◆ **What the task requires**
Give back, exactly as it appears, the run of lines opening with the one containing "inner_chord = norm(floor_middle" and closing with the one containing "bpy.context.scene.collection.objects.link(empty)". Nothing outside that run should appear.

◆ **Records for this task**

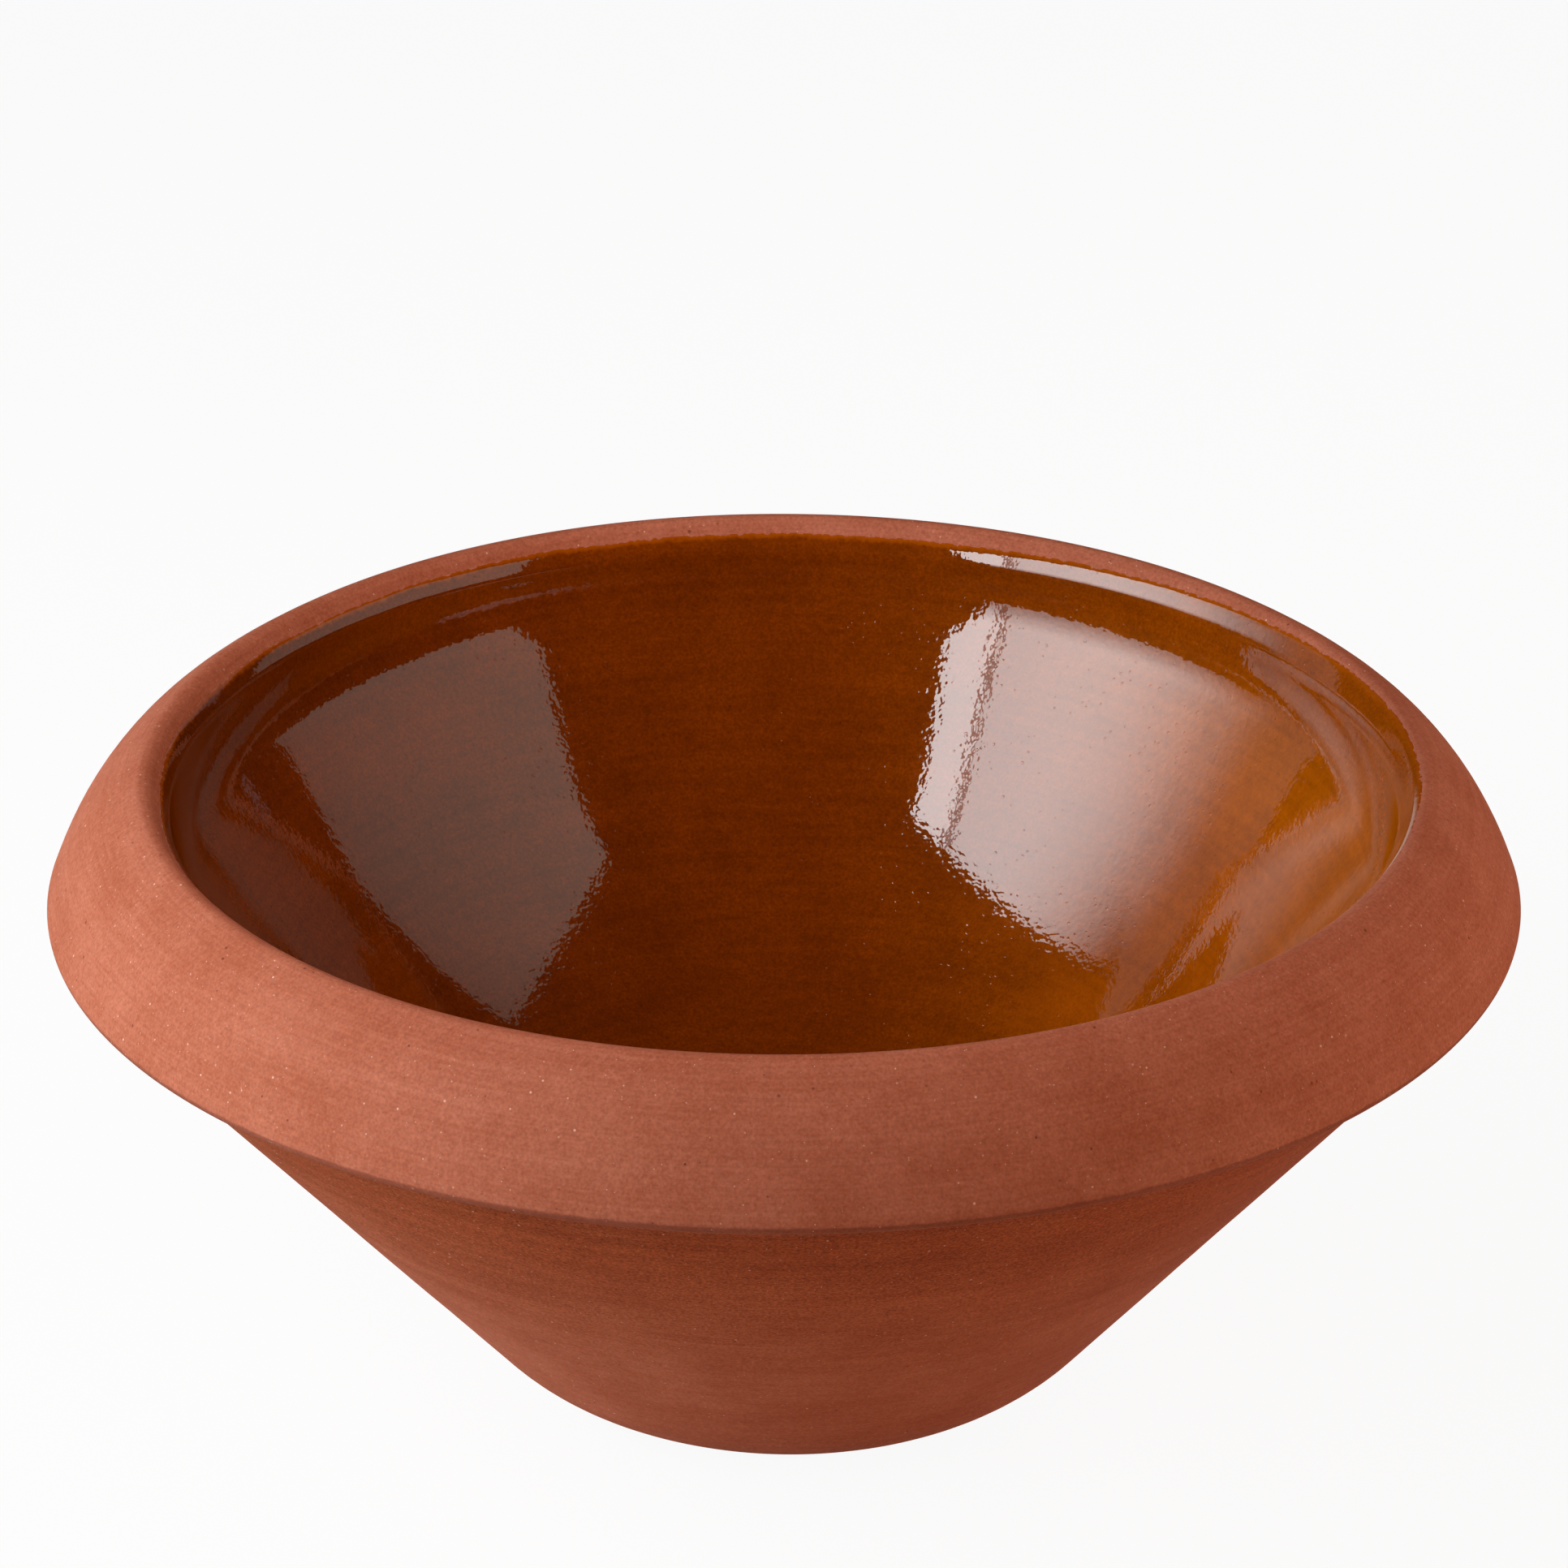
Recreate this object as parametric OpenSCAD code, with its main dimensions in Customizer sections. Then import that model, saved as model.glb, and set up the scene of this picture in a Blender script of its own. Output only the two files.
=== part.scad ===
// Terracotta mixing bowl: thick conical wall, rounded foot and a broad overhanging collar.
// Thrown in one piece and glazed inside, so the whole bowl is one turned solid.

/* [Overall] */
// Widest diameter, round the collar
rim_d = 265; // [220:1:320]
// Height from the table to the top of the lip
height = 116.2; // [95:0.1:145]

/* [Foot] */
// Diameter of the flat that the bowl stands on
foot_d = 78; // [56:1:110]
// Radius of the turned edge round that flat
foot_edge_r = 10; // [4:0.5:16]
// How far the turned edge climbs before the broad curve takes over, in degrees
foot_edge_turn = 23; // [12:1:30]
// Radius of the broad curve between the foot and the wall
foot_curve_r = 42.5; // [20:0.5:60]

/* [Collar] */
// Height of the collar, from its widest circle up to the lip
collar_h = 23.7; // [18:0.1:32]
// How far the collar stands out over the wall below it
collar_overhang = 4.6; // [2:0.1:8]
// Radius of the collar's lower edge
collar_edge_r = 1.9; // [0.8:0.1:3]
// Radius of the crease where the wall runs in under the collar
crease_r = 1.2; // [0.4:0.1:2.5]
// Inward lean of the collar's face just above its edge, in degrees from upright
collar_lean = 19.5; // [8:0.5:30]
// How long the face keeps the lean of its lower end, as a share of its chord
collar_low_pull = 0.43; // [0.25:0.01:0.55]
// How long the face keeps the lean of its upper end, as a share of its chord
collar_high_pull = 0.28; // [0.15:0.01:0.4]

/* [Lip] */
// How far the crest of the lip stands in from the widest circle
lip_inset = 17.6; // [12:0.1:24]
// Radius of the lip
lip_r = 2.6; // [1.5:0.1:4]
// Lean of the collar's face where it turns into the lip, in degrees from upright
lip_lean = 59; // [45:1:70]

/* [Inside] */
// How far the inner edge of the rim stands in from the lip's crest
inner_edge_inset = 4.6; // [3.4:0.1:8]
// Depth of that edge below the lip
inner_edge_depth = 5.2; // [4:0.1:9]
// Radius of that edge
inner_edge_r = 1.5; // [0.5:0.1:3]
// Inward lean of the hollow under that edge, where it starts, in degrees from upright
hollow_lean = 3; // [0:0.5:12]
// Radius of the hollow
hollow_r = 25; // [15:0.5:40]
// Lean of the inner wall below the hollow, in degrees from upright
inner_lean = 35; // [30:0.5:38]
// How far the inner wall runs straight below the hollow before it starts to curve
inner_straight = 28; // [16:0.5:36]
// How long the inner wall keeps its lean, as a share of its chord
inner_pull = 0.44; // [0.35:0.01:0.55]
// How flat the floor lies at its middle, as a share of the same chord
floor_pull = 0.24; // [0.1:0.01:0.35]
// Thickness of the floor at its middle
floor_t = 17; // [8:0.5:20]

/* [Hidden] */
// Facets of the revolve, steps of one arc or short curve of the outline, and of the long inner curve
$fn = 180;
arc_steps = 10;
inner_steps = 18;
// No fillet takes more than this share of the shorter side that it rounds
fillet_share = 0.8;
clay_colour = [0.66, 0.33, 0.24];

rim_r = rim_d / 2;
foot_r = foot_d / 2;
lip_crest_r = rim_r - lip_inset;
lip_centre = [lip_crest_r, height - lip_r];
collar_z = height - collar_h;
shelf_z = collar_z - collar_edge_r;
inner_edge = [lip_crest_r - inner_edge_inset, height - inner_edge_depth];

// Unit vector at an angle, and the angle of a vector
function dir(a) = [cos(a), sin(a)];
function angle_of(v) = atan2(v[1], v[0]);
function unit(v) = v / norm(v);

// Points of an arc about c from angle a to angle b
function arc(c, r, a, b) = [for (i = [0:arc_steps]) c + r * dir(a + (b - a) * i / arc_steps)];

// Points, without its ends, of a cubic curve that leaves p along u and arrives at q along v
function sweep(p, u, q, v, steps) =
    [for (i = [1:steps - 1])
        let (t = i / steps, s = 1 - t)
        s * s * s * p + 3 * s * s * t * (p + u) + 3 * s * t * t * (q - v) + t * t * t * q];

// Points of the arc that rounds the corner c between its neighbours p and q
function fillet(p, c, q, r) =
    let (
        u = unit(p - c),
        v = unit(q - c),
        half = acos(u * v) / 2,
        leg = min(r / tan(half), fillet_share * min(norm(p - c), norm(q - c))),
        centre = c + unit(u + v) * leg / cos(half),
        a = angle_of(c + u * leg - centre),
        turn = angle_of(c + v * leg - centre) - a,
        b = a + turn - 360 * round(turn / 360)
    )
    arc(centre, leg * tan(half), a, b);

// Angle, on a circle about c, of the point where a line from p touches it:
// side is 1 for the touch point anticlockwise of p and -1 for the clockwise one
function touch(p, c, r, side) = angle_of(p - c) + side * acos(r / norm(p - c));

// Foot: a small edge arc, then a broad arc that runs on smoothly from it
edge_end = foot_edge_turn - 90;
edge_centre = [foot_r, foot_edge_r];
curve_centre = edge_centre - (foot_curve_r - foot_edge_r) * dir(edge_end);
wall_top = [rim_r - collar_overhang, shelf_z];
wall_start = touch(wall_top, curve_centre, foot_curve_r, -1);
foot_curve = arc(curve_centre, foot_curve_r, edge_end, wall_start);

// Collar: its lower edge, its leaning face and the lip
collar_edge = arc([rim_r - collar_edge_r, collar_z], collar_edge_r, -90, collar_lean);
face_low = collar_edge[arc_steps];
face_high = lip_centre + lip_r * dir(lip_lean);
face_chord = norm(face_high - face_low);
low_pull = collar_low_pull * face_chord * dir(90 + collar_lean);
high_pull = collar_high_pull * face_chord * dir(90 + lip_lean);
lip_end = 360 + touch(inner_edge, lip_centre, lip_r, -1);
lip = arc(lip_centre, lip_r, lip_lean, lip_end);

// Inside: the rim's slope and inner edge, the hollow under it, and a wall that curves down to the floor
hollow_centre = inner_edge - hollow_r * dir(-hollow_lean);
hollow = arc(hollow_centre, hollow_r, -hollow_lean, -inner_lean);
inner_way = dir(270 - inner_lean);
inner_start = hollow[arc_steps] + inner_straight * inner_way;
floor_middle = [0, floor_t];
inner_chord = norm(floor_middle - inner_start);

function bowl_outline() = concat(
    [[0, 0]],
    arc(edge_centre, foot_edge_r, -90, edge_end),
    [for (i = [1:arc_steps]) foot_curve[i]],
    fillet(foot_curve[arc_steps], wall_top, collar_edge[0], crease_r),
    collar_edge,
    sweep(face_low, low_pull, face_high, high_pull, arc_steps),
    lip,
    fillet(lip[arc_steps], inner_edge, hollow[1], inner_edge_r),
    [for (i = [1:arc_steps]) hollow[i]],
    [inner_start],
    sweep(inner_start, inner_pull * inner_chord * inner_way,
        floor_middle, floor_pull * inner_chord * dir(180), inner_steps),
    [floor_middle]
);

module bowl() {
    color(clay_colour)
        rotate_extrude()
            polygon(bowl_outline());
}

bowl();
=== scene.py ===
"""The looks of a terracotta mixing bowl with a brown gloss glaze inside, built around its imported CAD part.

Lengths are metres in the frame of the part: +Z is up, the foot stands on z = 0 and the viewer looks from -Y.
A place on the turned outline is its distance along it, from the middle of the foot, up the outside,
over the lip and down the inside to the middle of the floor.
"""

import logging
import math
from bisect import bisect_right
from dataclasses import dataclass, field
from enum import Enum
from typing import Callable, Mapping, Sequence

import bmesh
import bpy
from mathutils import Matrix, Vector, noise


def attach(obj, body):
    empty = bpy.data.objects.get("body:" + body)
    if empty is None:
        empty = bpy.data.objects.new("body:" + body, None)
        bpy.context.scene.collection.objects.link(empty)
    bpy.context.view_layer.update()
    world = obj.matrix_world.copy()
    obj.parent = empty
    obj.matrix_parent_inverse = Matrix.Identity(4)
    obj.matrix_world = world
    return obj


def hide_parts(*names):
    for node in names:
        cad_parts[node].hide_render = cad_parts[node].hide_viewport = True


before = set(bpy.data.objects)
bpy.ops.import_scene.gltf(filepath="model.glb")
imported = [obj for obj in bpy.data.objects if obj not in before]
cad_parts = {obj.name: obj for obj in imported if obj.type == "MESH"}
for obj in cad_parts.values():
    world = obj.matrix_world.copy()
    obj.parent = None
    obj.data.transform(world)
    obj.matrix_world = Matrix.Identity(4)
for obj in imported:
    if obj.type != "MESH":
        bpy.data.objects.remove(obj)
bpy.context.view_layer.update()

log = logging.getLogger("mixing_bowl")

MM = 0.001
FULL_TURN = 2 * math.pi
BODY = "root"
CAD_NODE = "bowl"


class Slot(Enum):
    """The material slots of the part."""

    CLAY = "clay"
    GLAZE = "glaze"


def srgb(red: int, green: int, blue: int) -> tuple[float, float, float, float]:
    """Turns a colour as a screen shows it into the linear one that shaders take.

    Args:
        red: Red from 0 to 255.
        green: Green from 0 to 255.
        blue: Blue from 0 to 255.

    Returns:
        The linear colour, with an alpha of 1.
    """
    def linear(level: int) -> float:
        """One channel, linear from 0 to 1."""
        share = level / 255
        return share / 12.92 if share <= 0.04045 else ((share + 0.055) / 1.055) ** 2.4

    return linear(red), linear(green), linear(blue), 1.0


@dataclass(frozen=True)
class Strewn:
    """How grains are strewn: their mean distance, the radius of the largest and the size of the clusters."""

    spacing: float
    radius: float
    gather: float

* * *

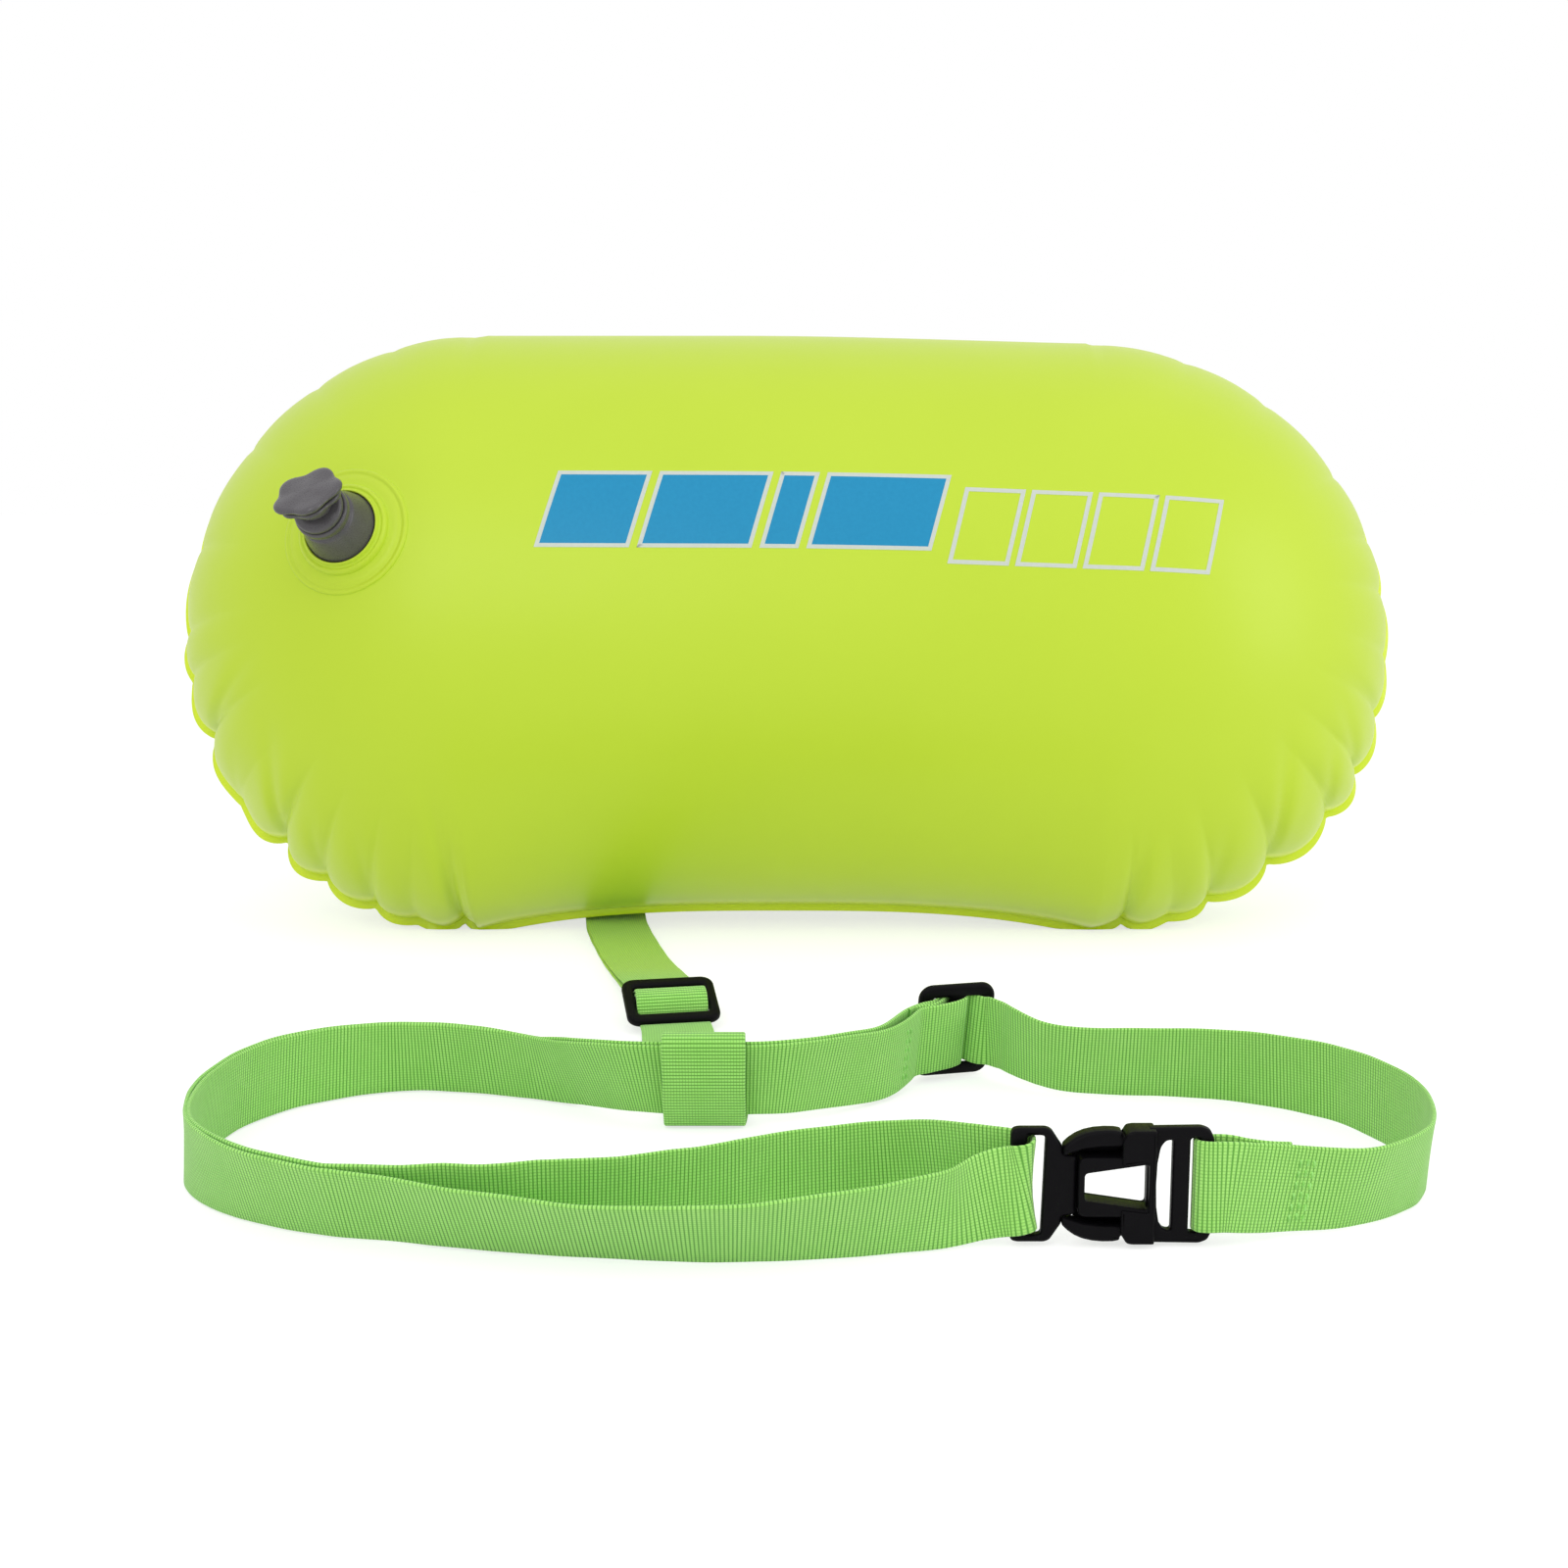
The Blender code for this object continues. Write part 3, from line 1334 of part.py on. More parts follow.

◆ **Result for this exercise**
inner_chord = norm(floor_middle - inner_start);

function bowl_outline() = concat(
    [[0, 0]],
    arc(edge_centre, foot_edge_r, -90, edge_end),
    [for (i = [1:arc_steps]) foot_curve[i]],
    fillet(foot_curve[arc_steps], wall_top, collar_edge[0], crease_r),
    collar_edge,
    sweep(face_low, low_pull, face_high, high_pull, arc_steps),
    lip,
    fillet(lip[arc_steps], inner_edge, hollow[1], inner_edge_r),
    [for (i = [1:arc_steps]) hollow[i]],
    [inner_start],
    sweep(inner_start, inner_pull * inner_chord * inner_way,
        floor_middle, floor_pull * inner_chord * dir(180), inner_steps),
    [floor_middle]
);

module bowl() {
    color(clay_colour)
        rotate_extrude()
            polygon(bowl_outline());
}

bowl();
=== scene.py ===
"""The looks of a terracotta mixing bowl with a brown gloss glaze inside, built around its imported CAD part.

Lengths are metres in the frame of the part: +Z is up, the foot stands on z = 0 and the viewer looks from -Y.
A place on the turned outline is its distance along it, from the middle of the foot, up the outside,
over the lip and down the inside to the middle of the floor.
"""

import logging
import math
from bisect import bisect_right
from dataclasses import dataclass, field
from enum import Enum
from typing import Callable, Mapping, Sequence

import bmesh
import bpy
from mathutils import Matrix, Vector, noise


def attach(obj, body):
    empty = bpy.data.objects.get("body:" + body)
    if empty is None:
        empty = bpy.data.objects.new("body:" + body, None)
        bpy.context.scene.collection.objects.link(empty)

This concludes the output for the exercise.